Zaraz powiesz „Gdybym chciał mieć wszystkie płyty, które mi się podobają, musiałbym wziąć kredyt!” To ja mówię: kupowanie oryginalnych płyt to doskonała metoda selekcji .Tutaj możesz się przekonać, czego NAPRAWDĘ chcesz. Z Internetu ściągasz często bezmyślnie każdą piosenkę, która dzisiaj Ci się podoba, a jutro już nie ma żadnej wartości. Przez co zalegają u Ciebie niepotrzebne i często niepodpisane nawet płyty, a objętość dysku twardego ulega skurczeniu. Po kilku dniach, tygodniach już nawet nie pamiętasz, gdzie masz te pliki.
Inwestując w płyty, pięć razy zastanowisz się, zanim kupisz jedną. Dokładnie przeczytasz spis piosenek i zdecydujesz, czy chcesz się nimi otaczać.
Staram się mieć tylko te płyty, których autentycznie chcę słuchać, które współgrają z moją wrażliwością muzyczną. Jeśli okazuje się jakaś nietrafiona, to ją sprzedaję. Niech idzie dalej.
Nadmiar bodźców? Nie z płytą. Kontynuując poprzedni punkt, jeśli Ciebie też dotyka nadmiar wszystkiego w obecnych czasach, to świadome WYBIERANIE da Ci ukojenie w tym względzie.
Jako nastolatka potrafiłam wymienić wszystkie płyty (OK, kasety) które nabyłam w ciągu ostatniego roku. Znałam wszystkie piosenki, a nawet ich kolejność. To samo było z filmami. Z czasem kiedy zaczęłam słuchać muzyki taśmowo i oglądać filmy taśmowo, przestałam pamiętać cokolwiek. Jeśli i Ciebie to dotyczy, kupuj płyty :- ) Polepszy Ci się pamięć.
Nie zadowalaj się byle czym.
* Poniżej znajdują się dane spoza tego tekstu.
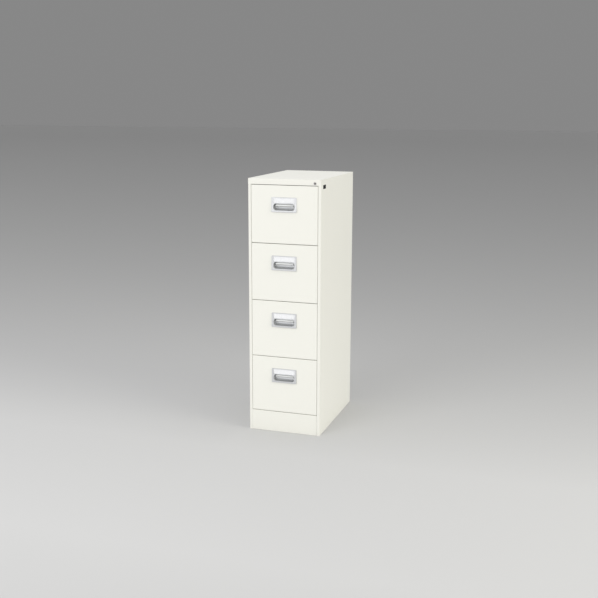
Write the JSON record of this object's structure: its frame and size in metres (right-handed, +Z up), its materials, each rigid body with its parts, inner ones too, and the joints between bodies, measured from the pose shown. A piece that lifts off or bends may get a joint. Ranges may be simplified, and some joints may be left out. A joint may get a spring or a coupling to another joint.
{
  "type": "filing cabinet",
  "caption": "Tall narrow steel filing cabinet with full-width drawers on telescopic slides, recessed pull handles with latches, and a key lock in the top rail.",
  "frame": {"origin": "on the floor, in the middle of the whole object's width and depth", "axes": "+Z up, -Y out of the drawers' fronts, +X to the right of someone who faces them"},
  "size_m": [0.387, 0.6269, 1.335],
  "materials": {
    "carcass_paint": "smooth warm white powder coat, satin",
    "drawer_paint": "smooth warm white powder coat, satin",
    "inner_steel": "white powder coat, thinner on the inside",
    "tray_paint": "white powder coat",
    "slide_steel": "bright zinc-plated rolled steel",
    "zinc_steel": "zinc-plated steel",
    "lock_metal": "nickel-plated, polished",
    "foot_metal": "zinc-plated steel",
    "plug_plastic": "black moulded plastic",
    "buffer_rubber": "black rubber",
    "divider_steel": "light grey paint",
    "handle_silver": "satin silver die casting",
    "label_card": "plain white card, bare",
    "label_window": "clear plastic",
    "latch_metal": "satin silver die casting",
    "spring_steel": "bright spring wire"
  },
  "bodies": {
    "cabinet": {"left_side_panel": "carcass_paint", "right_side_panel": "carcass_paint", "top_panel": "carcass_paint", "back_panel": "carcass_paint", "kick_plate": "carcass_paint", "floor_pan": "inner_steel", "slide_posts": "inner_steel", "cross_rails": "inner_steel", "cabinet_slides": "slide_steel", "latch_strikes": "inner_steel", "lock_barrel": "lock_metal", "lock_clip": "zinc_steel", "lock_bar_guides": "inner_steel", "side_plug": "plug_plastic", "foot_brackets": "inner_steel", "levelling_feet": "foot_metal", "drawer_buffers": "buffer_rubber"},
    "lock_plug": {"lock_plug": "lock_metal", "lock_cam": "zinc_steel"},
    "lock_bar": {"lock_bar": "zinc_steel"},
    "drawer_1": {"drawer_front_1": "drawer_paint", "drawer_tray_1": "tray_paint", "handle_1": "handle_silver", "label_card_1": "label_card", "label_window_1": "label_window", "latch_spring_1": "spring_steel", "drawer_slides_1": "slide_steel"},
    "middle_slides_1": {"middle_slides_1": "slide_steel"},
    "latch_1": {"latch_1": "latch_metal"},
    "divider_1": {"divider_1": "divider_steel"},
    "drawer_2": {"drawer_front_2": "drawer_paint", "drawer_tray_2": "tray_paint", "handle_2": "handle_silver", "label_card_2": "label_card", "label_window_2": "label_window", "latch_spring_2": "spring_steel", "drawer_slides_2": "slide_steel"},
    "middle_slides_2": {"middle_slides_2": "slide_steel"},
    "latch_2": {"latch_2": "latch_metal"},
    "divider_2": {"divider_2": "divider_steel"},
    "drawer_3": {"drawer_front_3": "drawer_paint", "drawer_tray_3": "tray_paint", "handle_3": "handle_silver", "label_card_3": "label_card", "label_window_3": "label_window", "latch_spring_3": "spring_steel", "drawer_slides_3": "slide_steel"},
    "middle_slides_3": {"middle_slides_3": "slide_steel"},
    "latch_3": {"latch_3": "latch_metal"},
    "divider_3": {"divider_3": "divider_steel"},
    "drawer_4": {"drawer_front_4": "drawer_paint", "drawer_tray_4": "tray_paint", "handle_4": "handle_silver", "label_card_4": "label_card", "label_window_4": "label_window", "latch_spring_4": "spring_steel", "drawer_slides_4": "slide_steel"},
    "middle_slides_4": {"middle_slides_4": "slide_steel"},
    "latch_4": {"latch_4": "latch_metal"},
    "divider_4": {"divider_4": "divider_steel"}
  },
  "joints": [
    {"name": "drawer_1_slide", "type": "slide", "parent": "cabinet", "child": "drawer_1", "axis": [0, -1, 0], "range_m": [0, 0.52]},
    {"name": "middle_slides_1_slide", "type": "slide", "parent": "cabinet", "child": "middle_slides_1", "axis": [0, -1, 0], "range_m": [0, 0.26]},
    {"name": "latch_1_lever", "type": "hinge", "parent": "drawer_1", "child": "latch_1", "pos_m": [0, -0.2935, 1.2245], "axis": [-1, 0, 0], "range_deg": [0, 16], "stiffness_Nm_per_rad": 0.6, "springref_deg": -8.59},
    {"name": "divider_1_slide", "type": "slide", "parent": "drawer_1", "child": "divider_1", "axis": [0, -1, 0], "range_m": [0, 0.3]},
    {"name": "drawer_2_slide", "type": "slide", "parent": "cabinet", "child": "drawer_2", "axis": [0, -1, 0], "range_m": [0, 0.52]},
    {"name": "middle_slides_2_slide", "type": "slide", "parent": "cabinet", "child": "middle_slides_2", "axis": [0, -1, 0], "range_m": [0, 0.26]},
    {"name": "latch_2_lever", "type": "hinge", "parent": "drawer_2", "child": "latch_2", "pos_m": [0, -0.2935, 0.926], "axis": [-1, 0, 0], "range_deg": [0, 16], "stiffness_Nm_per_rad": 0.6, "springref_deg": -8.59},
    {"name": "divider_2_slide", "type": "slide", "parent": "drawer_2", "child": "divider_2", "axis": [0, -1, 0], "range_m": [0, 0.3]},
    {"name": "drawer_3_slide", "type": "slide", "parent": "cabinet", "child": "drawer_3", "axis": [0, -1, 0], "range_m": [0, 0.52]},
    {"name": "middle_slides_3_slide", "type": "slide", "parent": "cabinet", "child": "middle_slides_3", "axis": [0, -1, 0], "range_m": [0, 0.26]},
    {"name": "latch_3_lever", "type": "hinge", "parent": "drawer_3", "child": "latch_3", "pos_m": [0, -0.2935, 0.6275], "axis": [-1, 0, 0], "range_deg": [0, 16], "stiffness_Nm_per_rad": 0.6, "springref_deg": -8.59},
    {"name": "divider_3_slide", "type": "slide", "parent": "drawer_3", "child": "divider_3", "axis": [0, -1, 0], "range_m": [0, 0.3]},
    {"name": "drawer_4_slide", "type": "slide", "parent": "cabinet", "child": "drawer_4", "axis": [0, -1, 0], "range_m": [0, 0.52]},
    {"name": "middle_slides_4_slide", "type": "slide", "parent": "cabinet", "child": "middle_slides_4", "axis": [0, -1, 0], "range_m": [0, 0.26]},
    {"name": "latch_4_lever", "type": "hinge", "parent": "drawer_4", "child": "latch_4", "pos_m": [0, -0.2935, 0.329], "axis": [-1, 0, 0], "range_deg": [0, 16], "stiffness_Nm_per_rad": 0.6, "springref_deg": -8.59},
    {"name": "divider_4_slide", "type": "slide", "parent": "drawer_4", "child": "divider_4", "axis": [0, -1, 0], "range_m": [0, 0.3]},
    {"name": "lock_turn", "type": "hinge", "parent": "cabinet", "child": "lock_plug", "pos_m": [0.162, -0.3065, 1.3165], "axis": [0, 1, 0], "range_deg": [0, 90]},
    {"name": "lock_bar_lift", "type": "slide", "parent": "cabinet", "child": "lock_bar", "axis": [0, 0, 1], "range_m": [0, 0.01202]}
  ],
  "couplings": [
    {"joint": "middle_slides_1_slide", "follows": "drawer_1_slide", "ratio": 0.5},
    {"joint": "middle_slides_2_slide", "follows": "drawer_2_slide", "ratio": 0.5},
    {"joint": "middle_slides_3_slide", "follows": "drawer_3_slide", "ratio": 0.5},
    {"joint": "middle_slides_4_slide", "follows": "drawer_4_slide", "ratio": 0.5},
    {"joint": "lock_turn", "follows": "lock_bar_lift", "rad_per_m": 130.67}
  ]
}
Możesz całe życie żyć na pół-gwizdka, spożywając pół-produkty, wybierając pół-środki. Ale nie oczekuj życia jakościowego. Jakość potrzebuje czasu i konkretnych środków.
Płyta jest listem autora do Ciebie. Tak odbieram każdą płytę, którą kupuję. Są na niej dedykacje, osobiste przemyślenia, podziękowania- również Tobie. Płyta to list wykonawcy do Ciebie.
Kiedy miałam 14 lat, przyszłam do koleżanki, u której właśnie leciała płyta Queen. Nigdy nie słuchałam tego zespołu, a nawet jeśli słyszałam kilka piosenek w radio, nie porwały mnie. Nie przepadałam za Queen’em. Jednak po tamtym dniu, zmieniłam zdanie.
Płyta odtwarzana była na dobrej wieży, słyszałam każdy dźwięk, brzmienie każdego instrumentu. Brzmiała fenomenalnie. Zupełnie inaczej niż wszystkie kasety odtwarzane na moim magnetofonie.
Zaintrygował mnie ten zespół, a lata później odpłynęłam zupełnie przy genialnej płycie Petera Green’a. nie zwróciłabym uwagi na tę muzykę, gdyby nie dobra jakość nagrania. Dodam jeszcze, że rodzice koleżanki urośli w moich oczach do rangi inteligentów, prawdziwych koneserów!
Dzisiaj płyta oryginalna, w którą włożono pracę również brzmi inaczej niż ściągnięty z Internetu plik. Przesłuchaj w spokoju dowolnej płyty, a zrozumiesz, co mam na myśli :- )
Kupujecie płyty (z muzyką, filmem) czy ściągacie? Co jest dla Was istotne podczas dokonywania wyboru płyty?